Supporting the analytical report, this edition of Libya's Energy Future also includes, in one volume, African Energy's practical guide to the industry: The Libya Oil and Gas Handbook 2010/11. The handbook's publication sprang from a desire to understand the sector by making available as many contacts as possible within the Jamahiriya and among its business community – giving readers the benefits of years of visits to companies and interviews by CbI staff. Each entry opens with a profile of the company and contains contact details. Profiles of the most important companies can be cross-referenced with more detailed information published in the Libya's Energy Future Update tables.

The second edition of African Energy's Libya's Energy Future special report was launched at a round table seminar at the Royal Institute of International Affairs' Middle East and North Africa Programme (Menap) at Chatham House on Tuesday 20 July.

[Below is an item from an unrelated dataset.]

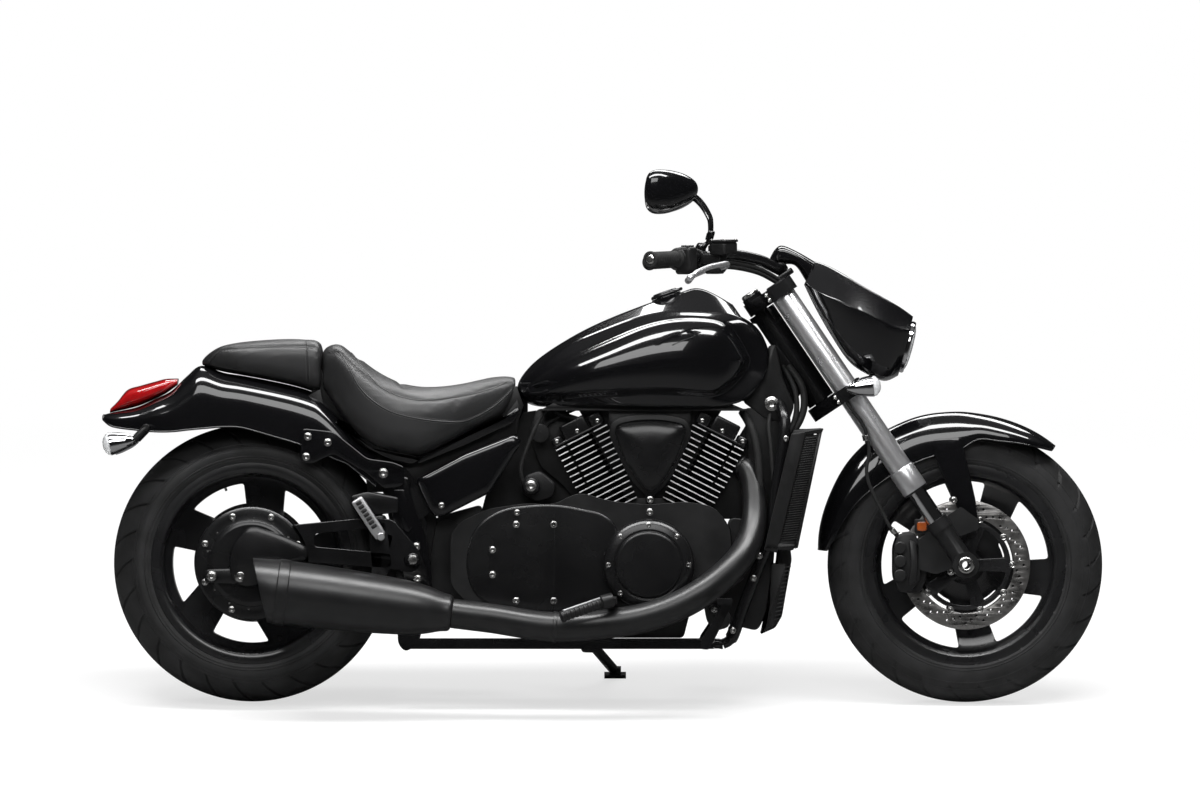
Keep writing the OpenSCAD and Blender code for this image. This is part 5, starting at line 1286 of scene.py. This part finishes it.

The key findings of this 72-page report, analysed in detail in the extensively rewritten and expanded publication, are that:

- UPSTREAM – exploration results will get worse, perhaps much worse, before they get better. Many international oil companies (IOCs) look ready to pull out by the end of this year. But some large exploration programmes may eventually relieve this situation over the long term, particularly if they enable large gas projects to go ahead;

- LEGAL CHANGES – oversight and control of the energy sector is still not clear. National Oil Corporation chairman Shukri Ghanem is still very powerful, but other institutions, including the Supreme Council for Energy Affairs, may also grow in authority. The General People's Committee and other parts of the state have weight. Rewriting the petroleum law could introduce unforeseen risks for IOCs if Ghanem does not get his way;

- DOWNSTREAM OPENING – by encouraging foreign investors into refining and petrochemicals partnerships, Ghanem is quietly restructuring NOC in an attempt to build a broader, more market-oriented industrial base;

- ECONOMIC AND FINANCIAL LIBERALISATION – reforms to the tax and banking systems that have started over the past year will accelerate an ongoing and until now scarcely noticed commercial revolution. A domestic private sector, especially in the provision of oil services, is developing very quickly and changing the face of the Jamahiriya as it does so.